The recount found that more than a third of the apparently missing vote in Pulaski County was the result of errors by people who clearly were trying to vote in the governor's race.

"God knows why they are doing this. I certainly don't," Goins said at the conclusion of the recount. "It's very sad, really. They are making mistakes. I guess they are too embarrassed to ask if they are doing this right."

But the clerk was also quick to note Pulaski County has had difficulty in recruiting and training qualified election judges to work the polls and to educate voters in how to use the punch-card ballots. "We have an election school once a year, and we're lucky if we get even half of them to show up," she said.

When told that many counties make such training session mandatory for poll workers, Goins groaned. "Do you know how hard it is to get election judges here?"

She said Pulaski County also faces severe money shortages. The county owes Fidlar and Chambers Co., the voting equipment firm that prepares the county's ballots and programs its counting machine, $40,000 for elections held in the last two years.

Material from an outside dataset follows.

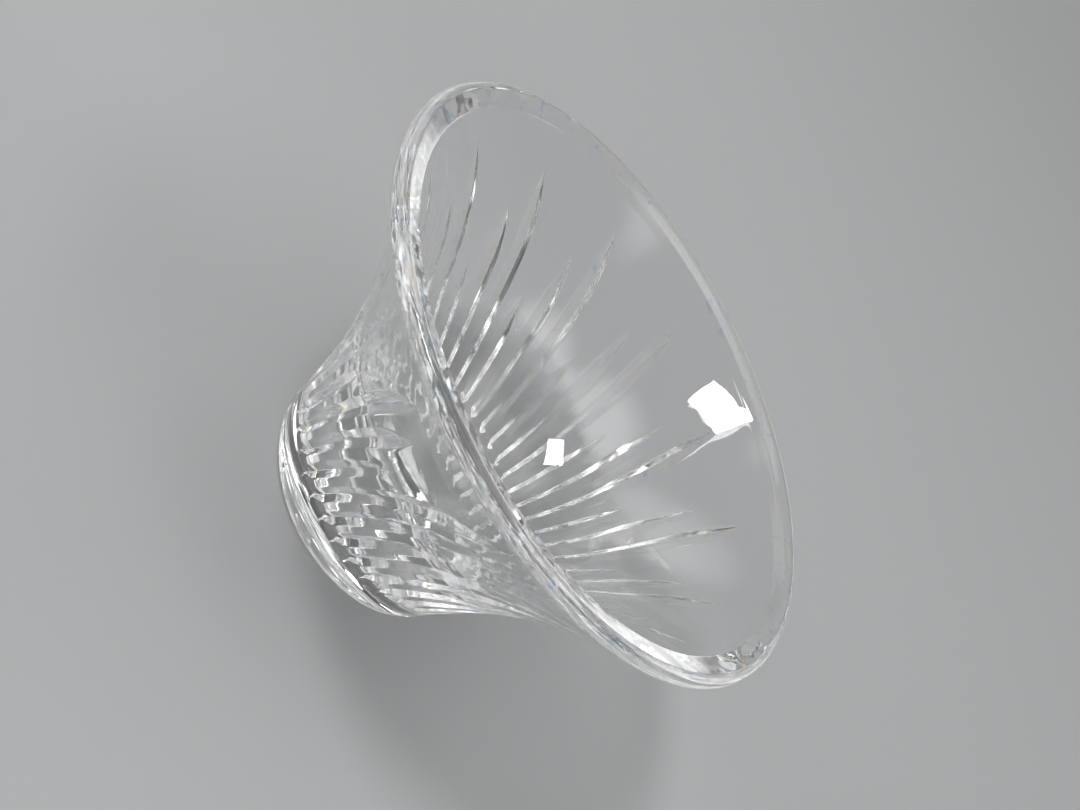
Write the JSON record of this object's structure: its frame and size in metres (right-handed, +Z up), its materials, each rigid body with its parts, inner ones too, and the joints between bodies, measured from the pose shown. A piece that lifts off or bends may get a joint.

"We are broke. It's been four years since I've gone to a training seminar put on by the state board of elections," she said. "That's our county commissioners' fault because they will not let us go to training sessions unless they are mandatory."

Goins said she has no idea how the county will finance the purchase of new optical-ballot scanners that are mandated to be in place by the 2006 elections.

Voters in Pulaski County said they will be glad to say goodbye to the punch cards.

"No, I won't be sorry to see them go," said Earnestine Johnson, a cashier at Christine's restaurant in Mound City. "Ever since Florida, when I think folks got cheated four years ago, I've thought I'd be glad to get rid of them."

Rene McElrath, a lab technician for Procter and Gamble, said she knows that votes sometimes go missing from her experiences as a former polling official when she lived in Chicago's 37th Precinct during the 1990s.

"This might be mistakes from both ends," said McElrath. "It's probably caused by mistakes by the folks who are voting and mistakes by the people counting."